▶ _What the task asks_: Exactly the lines from the opening of the records through the line containing "pieces[name] = piece" should be copied, with both included.

[Begin Provided records]

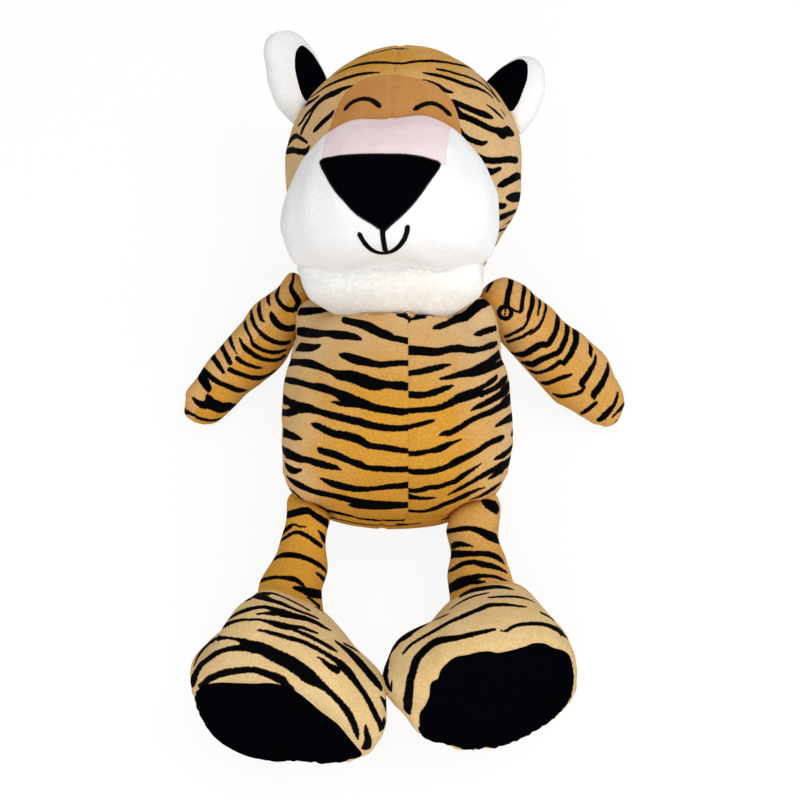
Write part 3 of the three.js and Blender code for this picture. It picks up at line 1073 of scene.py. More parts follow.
cutLine(noseCloth, "head", noseLoop, closed=True)
puffNose(noseCloth)
pieces["nose"] = panel("nose", noseCloth, thick=1.2, fold=1.2)
noseEdge = []
for x, y in rounded(noseLoop[::2], steps=3):
    above = outOf("head", (x, y, 0.3))
    hit, normal, _, _ = trees["muzzle"].ray_cast(above, turn["head"] @ Vector((0, 0, -1)))
    noseEdge.append((hit, normal))
sewn("nose_edge", [noseEdge], width=2.6, spacing=0.95, thread=0.42, lift=0.45, closed=True)


# the stuffing inside
def stuffed(name, parts, shrink=3.2, voxel=7):
    build = bmesh.new()
    for part in parts:
        build.from_mesh(stuffing[part])
    mesh = bpy.data.meshes.new(name)
    build.to_mesh(mesh)
    build.free()
    piece = newPiece(name, mesh)
    finished(piece, "REMESH", mode="VOXEL", voxel_size=voxel * mm)
    relax(piece.data, 6)
    setPlaces(piece.data, placesOf(piece.data) - normalsOf(piece.data) * shrink * mm)
    for polygon in piece.data.polygons:
        polygon.use_smooth = True
    pieces[name] = piece


stuffed("torso_stuffing", ["torso"], shrink=4.5)
stuffed("head_stuffing", ["skull", "muzzle", "chin"], shrink=4.5)
for side in ("left", "right"):
    for limb, voxel in (("ear", 5), ("arm", 5), ("leg", 5), ("foot", 6)):
        stuffed(side + "_" + limb + "_stuffing", [side + "_" + limb], shrink=3.4, voxel=voxel)
print("panels are cut:", len(pieces))

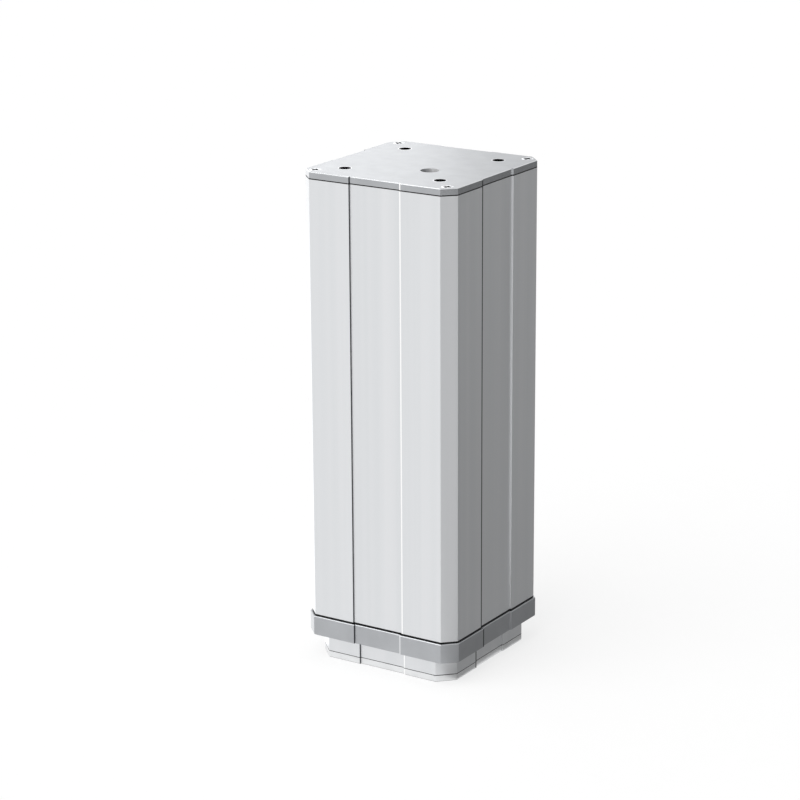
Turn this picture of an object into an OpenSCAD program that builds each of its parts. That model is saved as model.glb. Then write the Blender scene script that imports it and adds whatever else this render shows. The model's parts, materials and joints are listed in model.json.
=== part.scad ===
// Electric lifting column: two telescoping aluminium profiles, driven from inside by a motor,
// a planetary gearbox and a trapezoidal spindle. It is drawn fully lowered.
// Millimetres. The origin is the centre of the base plate's underside, +Z is up.

/* [Travel] */
// Lift from fully lowered to fully raised
stroke = 200; // [100:10:400]

/* [Outer profile] */
// Width of the outer profile across its flat sides
outer_w = 150; // [144:1:190]
// Wall thickness of the outer profile
outer_wall = 3.5; // [2.5:0.1:4.5]
// Leg of the 45 degree chamfer on the outer profile's corners
outer_chamfer = 10.5; // [9:0.1:13]
// Width of the shallow groove down the middle of each outer side
outer_groove_w = 49.8; // [30:0.2:54]
// Depth of the grooves in both profiles
groove_depth = 1.2; // [1:0.1:2.4]

/* [Inner profile] */
// Gap between the two profiles, filled by the glides
slide_gap = 3; // [2.8:0.1:4]
// Wall thickness of the inner profile
inner_wall = 3.5; // [2.5:0.1:5]
// Leg of the 45 degree chamfer on the inner profile's corners
inner_chamfer = 13.6; // [13.6:0.1:16]
// Width of the shallow groove down the middle of each inner side
inner_groove_w = 45.6; // [30:0.2:52]

/* [Screw ports] */
// Inner radius of the open round ports in the profiles' corners
port_core_r = 2.25; // [2:0.05:2.4]
// Wall around a port
port_wall = 1.5; // [1.2:0.1:1.8]
// How far a port's centre lies in from the middle of its corner chamfer, along X and along Y
port_inset = 4.75; // [4.5:0.05:5]
// Width of the slot that opens a port towards the inside
port_slot_w = 2.4; // [1.5:0.1:3]

/* [End plates] */
// Thickness of the top plate and the base plate
plate_t = 6; // [5:0.5:10]
// Spacing of the tapped mounting holes in both plates, along X and along Y
mount_spacing = 94; // [80:1:100]
// Core radius of the mounting threads
mount_core_r = 4.25; // [3.4:0.05:5.1]
// Chamfer at the mouth of a mounting thread
mount_mouth = 0.5; // [0.3:0.1:1.5]
// Chamfer that breaks the outer edges of the plates and the collar
edge_break = 0.5; // [0.3:0.1:0.8]
// Radius of the cable hole in the top plate
cable_hole_r = 8; // [5:0.5:8.5]
// Place of the cable hole along X
cable_hole_x = 19.2; // [10:0.1:22]
// Place of the cable hole along Y
cable_hole_y = -18.4; // [-22:0.1:-10]

/* [Collar] */
// Height of inner profile that shows under the collar when the column is down
foot_show = 15.5; // [8:0.5:40]
// Height of the collar
collar_h = 17.4; // [16:0.1:30]
// How far the collar stands out from the outer profile
collar_lip = 1.5; // [0.5:0.1:3]
// Gap between the collar and the inner profile
collar_gap = 1.2; // [1:0.1:1.4]
// Height of the wiper seal in the collar
wiper_h = 4; // [3:0.1:4]
// Distance from the collar's top to the wiper seal
wiper_top = 4.9; // [4:0.1:5]
// Distance between the wiper's lip and the inner profile
wiper_play = 0.3; // [0.2:0.05:0.5]
// How far the wiper seal reaches into its groove
wiper_seat = 0.6; // [0.4:0.05:0.65]

/* [Glides] */
// Thickness of the lower guide's flange, which shows as a dark line over the collar
guide_flange_t = 1.2; // [1:0.1:3]
// How far that flange is set back from the outer profile's faces
guide_set_back = 0.4; // [0.2:0.1:1]
// Height of the lower guide's tongues inside the outer profile
guide_h = 45; // [30:1:80]
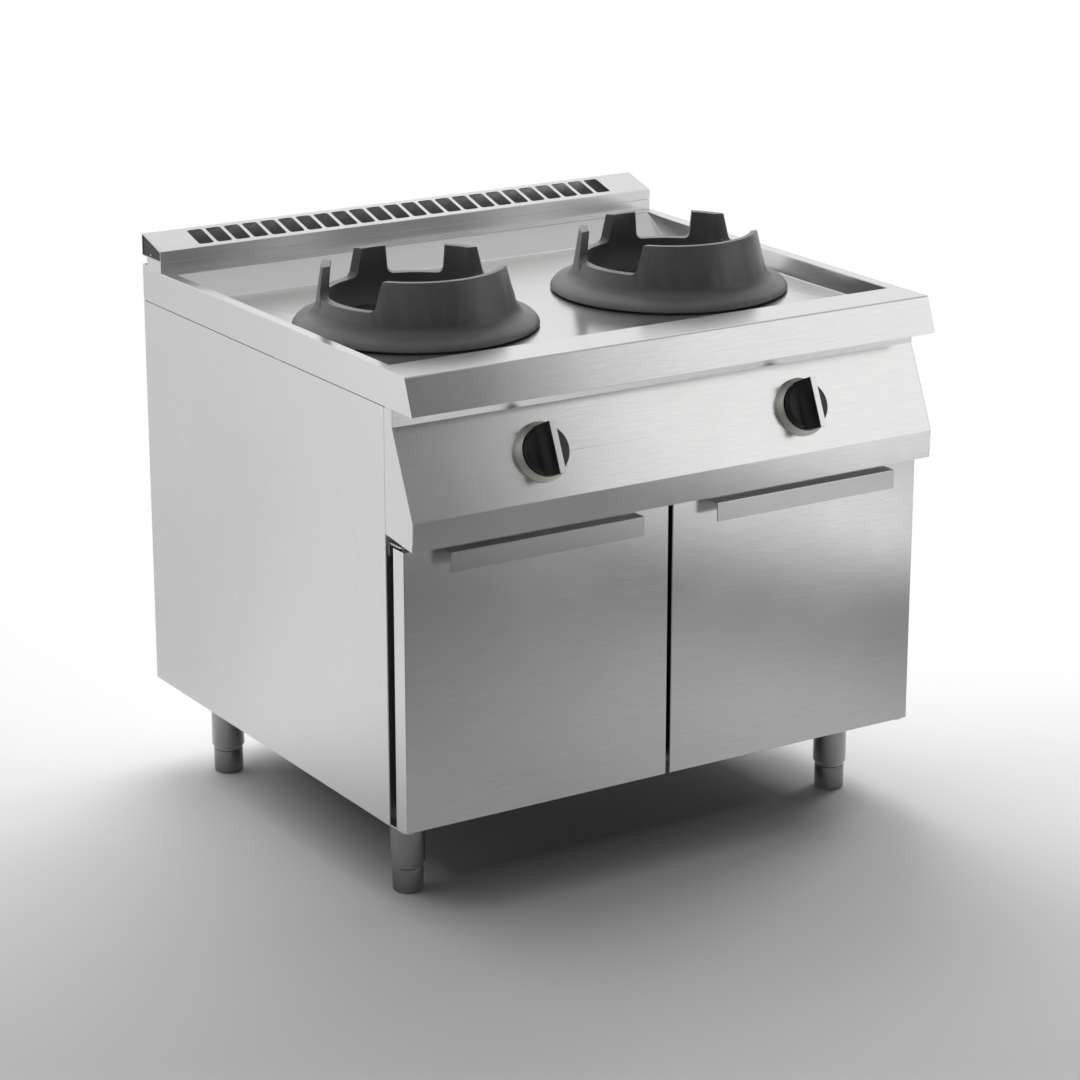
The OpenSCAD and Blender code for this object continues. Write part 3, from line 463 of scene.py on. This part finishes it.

[End Provided records]

▶ _Result of this exercise_:
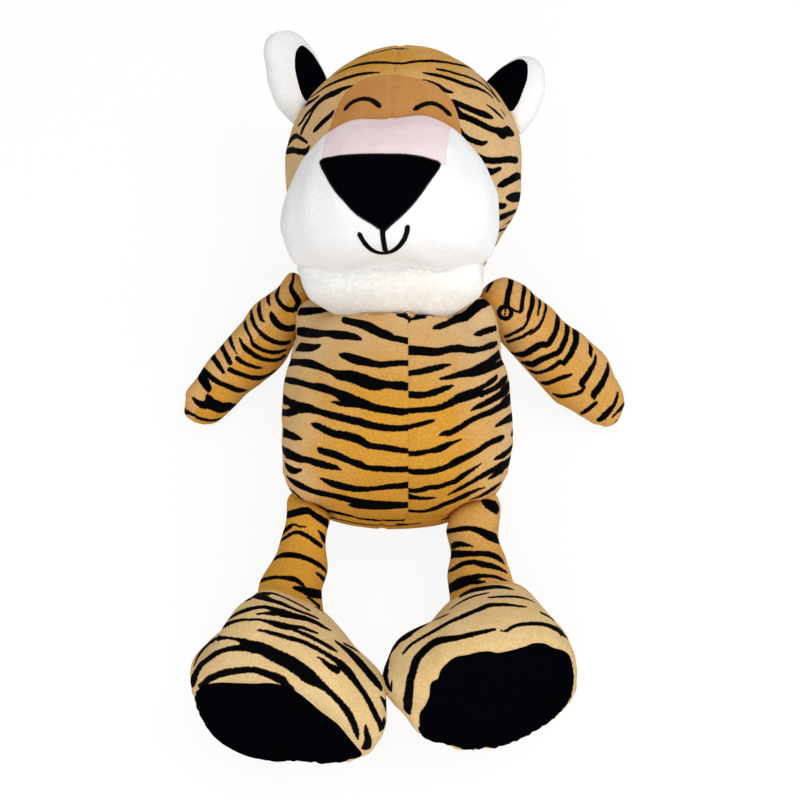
Write part 3 of the three.js and Blender code for this picture. It picks up at line 1073 of scene.py. More parts follow.
cutLine(noseCloth, "head", noseLoop, closed=True)
puffNose(noseCloth)
pieces["nose"] = panel("nose", noseCloth, thick=1.2, fold=1.2)
noseEdge = []
for x, y in rounded(noseLoop[::2], steps=3):
    above = outOf("head", (x, y, 0.3))
    hit, normal, _, _ = trees["muzzle"].ray_cast(above, turn["head"] @ Vector((0, 0, -1)))
    noseEdge.append((hit, normal))
sewn("nose_edge", [noseEdge], width=2.6, spacing=0.95, thread=0.42, lift=0.45, closed=True)


# the stuffing inside
def stuffed(name, parts, shrink=3.2, voxel=7):
    build = bmesh.new()
    for part in parts:
        build.from_mesh(stuffing[part])
    mesh = bpy.data.meshes.new(name)
    build.to_mesh(mesh)
    build.free()
    piece = newPiece(name, mesh)
    finished(piece, "REMESH", mode="VOXEL", voxel_size=voxel * mm)
    relax(piece.data, 6)
    setPlaces(piece.data, placesOf(piece.data) - normalsOf(piece.data) * shrink * mm)
    for polygon in piece.data.polygons:
        polygon.use_smooth = True
    pieces[name] = piece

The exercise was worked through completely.